→ **DATA SHOWN**:
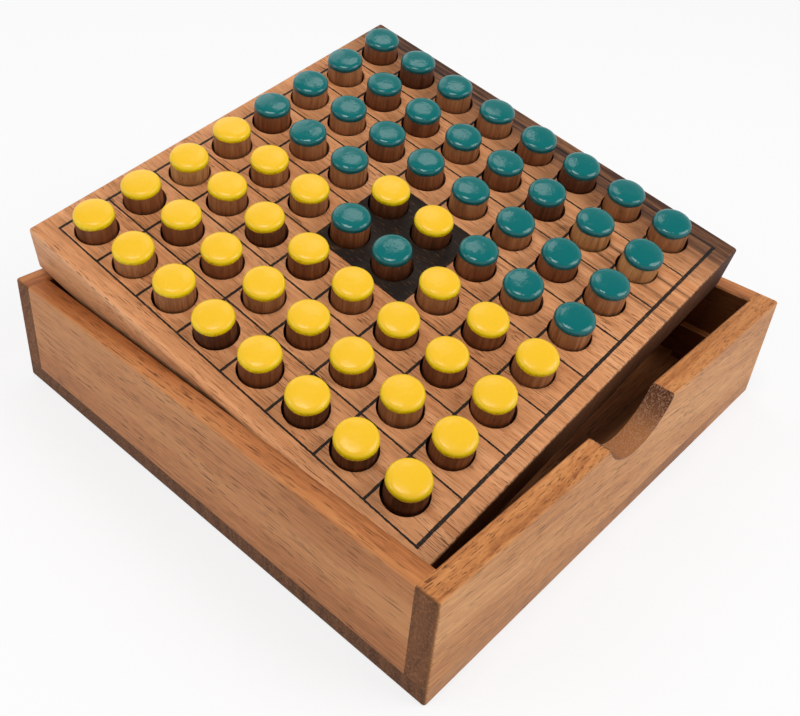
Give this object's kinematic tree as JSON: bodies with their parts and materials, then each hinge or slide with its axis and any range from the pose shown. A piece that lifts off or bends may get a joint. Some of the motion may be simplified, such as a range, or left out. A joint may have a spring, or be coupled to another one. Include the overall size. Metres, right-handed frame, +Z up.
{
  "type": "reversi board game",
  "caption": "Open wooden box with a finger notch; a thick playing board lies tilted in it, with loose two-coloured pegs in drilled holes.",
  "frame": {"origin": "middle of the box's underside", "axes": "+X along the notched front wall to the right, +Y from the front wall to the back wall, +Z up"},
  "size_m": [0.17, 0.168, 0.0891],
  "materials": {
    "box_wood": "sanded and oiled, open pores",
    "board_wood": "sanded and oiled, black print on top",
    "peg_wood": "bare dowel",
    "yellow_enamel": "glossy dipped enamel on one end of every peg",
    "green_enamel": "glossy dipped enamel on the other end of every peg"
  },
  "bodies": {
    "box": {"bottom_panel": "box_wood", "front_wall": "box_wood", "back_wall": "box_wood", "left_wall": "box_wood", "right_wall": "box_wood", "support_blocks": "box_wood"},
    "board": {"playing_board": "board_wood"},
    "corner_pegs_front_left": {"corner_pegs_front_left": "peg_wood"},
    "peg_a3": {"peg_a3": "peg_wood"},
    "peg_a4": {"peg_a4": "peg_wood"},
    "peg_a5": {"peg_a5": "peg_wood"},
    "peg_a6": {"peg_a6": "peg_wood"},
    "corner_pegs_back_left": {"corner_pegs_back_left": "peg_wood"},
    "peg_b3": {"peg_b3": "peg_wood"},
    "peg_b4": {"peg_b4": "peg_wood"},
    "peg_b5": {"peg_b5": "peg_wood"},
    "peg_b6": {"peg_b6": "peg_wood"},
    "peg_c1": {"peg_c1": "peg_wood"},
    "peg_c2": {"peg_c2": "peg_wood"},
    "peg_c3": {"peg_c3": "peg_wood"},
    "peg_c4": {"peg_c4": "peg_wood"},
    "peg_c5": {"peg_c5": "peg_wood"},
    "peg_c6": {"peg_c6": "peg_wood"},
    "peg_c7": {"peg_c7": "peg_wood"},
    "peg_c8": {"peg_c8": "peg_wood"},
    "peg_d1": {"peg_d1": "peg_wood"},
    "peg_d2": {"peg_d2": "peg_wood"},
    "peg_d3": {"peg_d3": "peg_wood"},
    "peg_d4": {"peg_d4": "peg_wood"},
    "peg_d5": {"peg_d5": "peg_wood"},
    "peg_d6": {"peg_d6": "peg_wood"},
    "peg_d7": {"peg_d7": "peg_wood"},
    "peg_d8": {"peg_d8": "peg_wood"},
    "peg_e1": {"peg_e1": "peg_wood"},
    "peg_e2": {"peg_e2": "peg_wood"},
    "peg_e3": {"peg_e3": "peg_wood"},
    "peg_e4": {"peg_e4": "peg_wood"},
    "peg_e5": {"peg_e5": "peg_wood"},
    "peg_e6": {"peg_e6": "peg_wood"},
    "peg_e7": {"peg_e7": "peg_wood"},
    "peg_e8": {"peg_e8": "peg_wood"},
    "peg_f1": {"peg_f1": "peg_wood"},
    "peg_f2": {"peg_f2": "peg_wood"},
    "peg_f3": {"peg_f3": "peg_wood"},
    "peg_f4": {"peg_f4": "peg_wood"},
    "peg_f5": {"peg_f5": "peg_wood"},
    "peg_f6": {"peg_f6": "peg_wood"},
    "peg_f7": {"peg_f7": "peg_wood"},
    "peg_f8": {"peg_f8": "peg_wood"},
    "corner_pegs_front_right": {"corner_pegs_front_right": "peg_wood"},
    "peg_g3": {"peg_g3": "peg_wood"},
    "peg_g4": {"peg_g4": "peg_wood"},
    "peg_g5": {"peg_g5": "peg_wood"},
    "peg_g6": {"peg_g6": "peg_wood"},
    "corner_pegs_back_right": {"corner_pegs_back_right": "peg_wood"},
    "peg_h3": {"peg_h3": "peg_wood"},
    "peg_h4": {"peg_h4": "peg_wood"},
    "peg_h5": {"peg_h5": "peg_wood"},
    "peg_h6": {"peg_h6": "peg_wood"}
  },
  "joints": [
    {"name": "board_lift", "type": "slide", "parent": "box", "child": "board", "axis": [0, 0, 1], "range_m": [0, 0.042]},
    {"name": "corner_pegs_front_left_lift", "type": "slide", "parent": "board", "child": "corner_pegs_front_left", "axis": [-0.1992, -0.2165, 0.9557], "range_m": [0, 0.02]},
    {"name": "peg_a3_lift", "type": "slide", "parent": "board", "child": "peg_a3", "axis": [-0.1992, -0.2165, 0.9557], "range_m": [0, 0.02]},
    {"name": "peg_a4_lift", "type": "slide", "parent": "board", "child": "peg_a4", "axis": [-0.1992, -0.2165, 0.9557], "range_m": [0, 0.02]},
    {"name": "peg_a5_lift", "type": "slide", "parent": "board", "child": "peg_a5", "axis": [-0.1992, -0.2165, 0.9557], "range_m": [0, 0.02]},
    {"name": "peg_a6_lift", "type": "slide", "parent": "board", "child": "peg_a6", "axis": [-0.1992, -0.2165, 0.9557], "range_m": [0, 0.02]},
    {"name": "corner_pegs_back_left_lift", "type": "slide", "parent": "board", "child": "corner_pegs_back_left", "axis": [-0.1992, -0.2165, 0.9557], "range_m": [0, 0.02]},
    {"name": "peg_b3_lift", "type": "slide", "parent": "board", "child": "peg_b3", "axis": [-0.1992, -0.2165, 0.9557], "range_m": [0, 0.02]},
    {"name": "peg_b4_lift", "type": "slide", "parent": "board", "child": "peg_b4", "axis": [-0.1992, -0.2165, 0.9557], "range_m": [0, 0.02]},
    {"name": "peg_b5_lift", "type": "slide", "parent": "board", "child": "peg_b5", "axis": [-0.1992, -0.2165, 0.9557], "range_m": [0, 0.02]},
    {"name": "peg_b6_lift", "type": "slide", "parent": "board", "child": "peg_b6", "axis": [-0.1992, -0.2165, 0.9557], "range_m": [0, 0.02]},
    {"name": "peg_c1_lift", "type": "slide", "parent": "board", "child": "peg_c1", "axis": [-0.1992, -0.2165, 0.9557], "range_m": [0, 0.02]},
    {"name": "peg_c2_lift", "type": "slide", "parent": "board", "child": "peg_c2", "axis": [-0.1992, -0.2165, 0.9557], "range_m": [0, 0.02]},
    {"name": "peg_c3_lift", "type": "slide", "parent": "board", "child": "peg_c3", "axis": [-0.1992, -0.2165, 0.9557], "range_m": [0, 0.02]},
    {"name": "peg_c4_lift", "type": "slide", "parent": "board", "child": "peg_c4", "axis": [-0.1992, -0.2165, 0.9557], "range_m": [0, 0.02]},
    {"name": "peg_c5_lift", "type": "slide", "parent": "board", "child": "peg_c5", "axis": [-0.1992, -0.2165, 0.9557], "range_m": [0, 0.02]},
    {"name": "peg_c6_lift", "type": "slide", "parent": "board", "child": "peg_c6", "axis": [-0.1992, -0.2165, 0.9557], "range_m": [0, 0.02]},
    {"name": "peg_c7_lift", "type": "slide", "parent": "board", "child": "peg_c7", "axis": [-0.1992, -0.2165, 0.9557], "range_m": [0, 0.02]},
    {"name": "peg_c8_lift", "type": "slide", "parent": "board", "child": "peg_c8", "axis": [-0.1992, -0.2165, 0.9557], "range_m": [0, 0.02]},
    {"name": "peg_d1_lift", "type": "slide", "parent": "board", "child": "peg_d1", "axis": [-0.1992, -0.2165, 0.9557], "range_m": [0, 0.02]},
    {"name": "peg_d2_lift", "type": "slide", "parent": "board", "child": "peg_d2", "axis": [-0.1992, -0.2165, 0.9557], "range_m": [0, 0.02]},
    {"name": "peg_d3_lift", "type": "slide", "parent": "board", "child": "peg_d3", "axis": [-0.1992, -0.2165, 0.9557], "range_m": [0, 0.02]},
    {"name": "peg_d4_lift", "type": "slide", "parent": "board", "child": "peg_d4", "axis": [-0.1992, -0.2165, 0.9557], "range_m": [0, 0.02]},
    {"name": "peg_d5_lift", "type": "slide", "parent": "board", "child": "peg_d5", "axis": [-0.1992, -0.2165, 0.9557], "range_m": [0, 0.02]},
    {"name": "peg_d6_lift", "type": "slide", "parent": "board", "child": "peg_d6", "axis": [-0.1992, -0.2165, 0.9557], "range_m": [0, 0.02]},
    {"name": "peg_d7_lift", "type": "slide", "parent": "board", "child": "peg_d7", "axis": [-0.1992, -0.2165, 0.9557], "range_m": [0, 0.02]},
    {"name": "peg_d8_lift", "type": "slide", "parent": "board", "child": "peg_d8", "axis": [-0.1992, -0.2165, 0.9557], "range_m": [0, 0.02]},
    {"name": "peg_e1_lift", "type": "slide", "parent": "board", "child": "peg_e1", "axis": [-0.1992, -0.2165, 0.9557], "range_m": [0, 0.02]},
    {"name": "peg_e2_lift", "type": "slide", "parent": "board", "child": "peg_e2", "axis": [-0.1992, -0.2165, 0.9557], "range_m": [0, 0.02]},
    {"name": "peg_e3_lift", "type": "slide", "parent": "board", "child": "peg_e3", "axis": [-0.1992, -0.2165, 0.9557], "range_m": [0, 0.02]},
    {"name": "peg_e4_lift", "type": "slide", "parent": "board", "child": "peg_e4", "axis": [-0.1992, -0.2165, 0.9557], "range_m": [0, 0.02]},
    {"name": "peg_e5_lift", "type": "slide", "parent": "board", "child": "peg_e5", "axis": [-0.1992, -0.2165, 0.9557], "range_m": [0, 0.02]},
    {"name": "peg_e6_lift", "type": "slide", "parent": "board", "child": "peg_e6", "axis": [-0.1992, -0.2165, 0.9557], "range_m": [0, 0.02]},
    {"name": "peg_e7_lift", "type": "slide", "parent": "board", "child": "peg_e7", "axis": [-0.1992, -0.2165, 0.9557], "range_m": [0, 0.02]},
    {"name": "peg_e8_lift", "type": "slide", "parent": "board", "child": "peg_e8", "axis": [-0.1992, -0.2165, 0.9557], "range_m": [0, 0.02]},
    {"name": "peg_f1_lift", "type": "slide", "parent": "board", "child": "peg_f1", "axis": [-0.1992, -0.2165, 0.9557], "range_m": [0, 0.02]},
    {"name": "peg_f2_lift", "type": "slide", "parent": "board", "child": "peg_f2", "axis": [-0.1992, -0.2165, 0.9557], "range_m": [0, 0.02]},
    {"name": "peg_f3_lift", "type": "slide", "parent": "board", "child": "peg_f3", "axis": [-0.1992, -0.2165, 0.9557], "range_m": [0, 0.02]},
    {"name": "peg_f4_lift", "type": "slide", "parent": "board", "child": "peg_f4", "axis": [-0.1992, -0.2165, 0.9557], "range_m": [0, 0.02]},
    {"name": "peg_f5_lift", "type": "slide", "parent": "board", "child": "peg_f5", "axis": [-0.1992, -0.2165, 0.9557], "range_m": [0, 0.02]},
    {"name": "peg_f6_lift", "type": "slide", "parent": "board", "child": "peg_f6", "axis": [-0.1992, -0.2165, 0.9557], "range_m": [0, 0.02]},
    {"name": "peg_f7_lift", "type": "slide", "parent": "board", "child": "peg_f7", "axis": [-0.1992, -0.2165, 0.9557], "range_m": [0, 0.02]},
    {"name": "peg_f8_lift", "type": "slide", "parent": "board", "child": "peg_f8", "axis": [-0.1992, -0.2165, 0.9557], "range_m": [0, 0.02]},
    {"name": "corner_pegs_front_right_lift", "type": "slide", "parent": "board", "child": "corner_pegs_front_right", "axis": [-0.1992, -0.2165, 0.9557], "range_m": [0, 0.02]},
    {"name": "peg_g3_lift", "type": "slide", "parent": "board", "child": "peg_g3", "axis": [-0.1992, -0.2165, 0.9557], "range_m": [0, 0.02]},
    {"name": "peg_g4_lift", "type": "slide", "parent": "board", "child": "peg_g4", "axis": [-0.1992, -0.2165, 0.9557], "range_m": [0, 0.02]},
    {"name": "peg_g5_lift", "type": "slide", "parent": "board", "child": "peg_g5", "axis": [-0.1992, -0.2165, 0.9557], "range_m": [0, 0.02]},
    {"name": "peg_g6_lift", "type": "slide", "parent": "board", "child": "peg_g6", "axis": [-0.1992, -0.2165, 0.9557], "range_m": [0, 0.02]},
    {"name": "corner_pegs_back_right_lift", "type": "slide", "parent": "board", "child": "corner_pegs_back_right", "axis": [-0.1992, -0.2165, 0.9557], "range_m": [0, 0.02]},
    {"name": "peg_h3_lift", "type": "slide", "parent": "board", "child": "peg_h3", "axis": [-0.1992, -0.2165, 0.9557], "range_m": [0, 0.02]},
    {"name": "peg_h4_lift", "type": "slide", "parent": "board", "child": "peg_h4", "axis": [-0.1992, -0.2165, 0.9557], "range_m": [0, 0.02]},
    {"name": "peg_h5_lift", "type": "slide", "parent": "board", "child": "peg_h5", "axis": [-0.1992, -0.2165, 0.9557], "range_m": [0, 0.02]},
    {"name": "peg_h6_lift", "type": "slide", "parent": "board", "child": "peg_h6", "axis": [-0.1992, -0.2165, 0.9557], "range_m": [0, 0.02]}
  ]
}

→ **STATED EXERCISE**: Which lines of the data above contain "materials"? Copy each one.

→ **SOLUTION TO THIS PROBLEM**:
Give this object's kinematic tree as JSON: bodies with their parts and materials, then each hinge or slide with its axis and any range from the pose shown. A piece that lifts off or bends may get a joint. Some of the motion may be simplified, such as a range, or left out. A joint may have a spring, or be coupled to another one. Include the overall size. Metres, right-handed frame, +Z up.
  "materials": {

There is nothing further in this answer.